── Source data
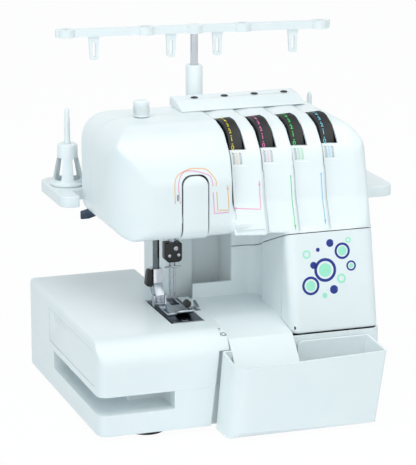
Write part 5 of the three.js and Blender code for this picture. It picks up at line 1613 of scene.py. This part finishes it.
@dataclass
class WasteTray:
    """Tray that catches the trimmings: it tapers downwards and its rim rises to the back."""

    left: float = 122.5
    right: float = 281.0
    front: tuple[float, float] = (-47.0, -38.0)
    back: tuple[float, float] = (-1.2, 4.6)
    rim: tuple[float, float] = (75.0, 81.5)
    bottom: float = 4.0
    corner: float = 17.0
    right_corner: float = 4.0
    fold: float = 4.0
    wall: float = 2.4
    taper: tuple[float, float] = (6.0, 9.5)
    lean: float = 3.0
    heel: float = 12.0
    notch: tuple[float, float, float] = (203.0, 55.0, 6.0)
    bed_end: float = 133.0

    def build(self) -> None:
        """Models the tray."""
        high = self.rim[1] + OVER
        shell = work(self.tapered("tray_shell", 0.0, self.bottom, high), Join.CUT, self.heel_cut(0.0))
        room = work(self.tapered("tray_room", self.wall, self.bottom + self.wall, high + OVER), Join.CUT,
                    self.heel_cut(self.wall))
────
Exercise objective
Give back the whole listing, word for word.

Response for this exercise
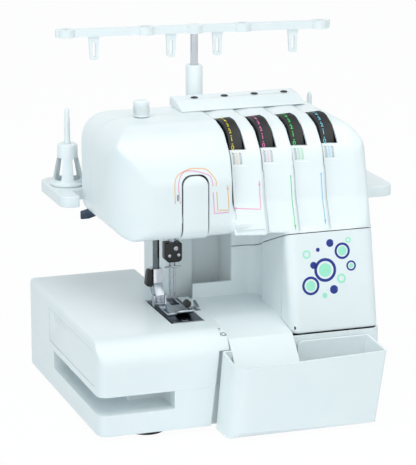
Write part 5 of the three.js and Blender code for this picture. It picks up at line 1613 of scene.py. This part finishes it.
@dataclass
class WasteTray:
    """Tray that catches the trimmings: it tapers downwards and its rim rises to the back."""

    left: float = 122.5
    right: float = 281.0
    front: tuple[float, float] = (-47.0, -38.0)
    back: tuple[float, float] = (-1.2, 4.6)
    rim: tuple[float, float] = (75.0, 81.5)
    bottom: float = 4.0
    corner: float = 17.0
    right_corner: float = 4.0
    fold: float = 4.0
    wall: float = 2.4
    taper: tuple[float, float] = (6.0, 9.5)
    lean: float = 3.0
    heel: float = 12.0
    notch: tuple[float, float, float] = (203.0, 55.0, 6.0)
    bed_end: float = 133.0

    def build(self) -> None:
        """Models the tray."""
        high = self.rim[1] + OVER
        shell = work(self.tapered("tray_shell", 0.0, self.bottom, high), Join.CUT, self.heel_cut(0.0))
        room = work(self.tapered("tray_room", self.wall, self.bottom + self.wall, high + OVER), Join.CUT,
                    self.heel_cut(self.wall))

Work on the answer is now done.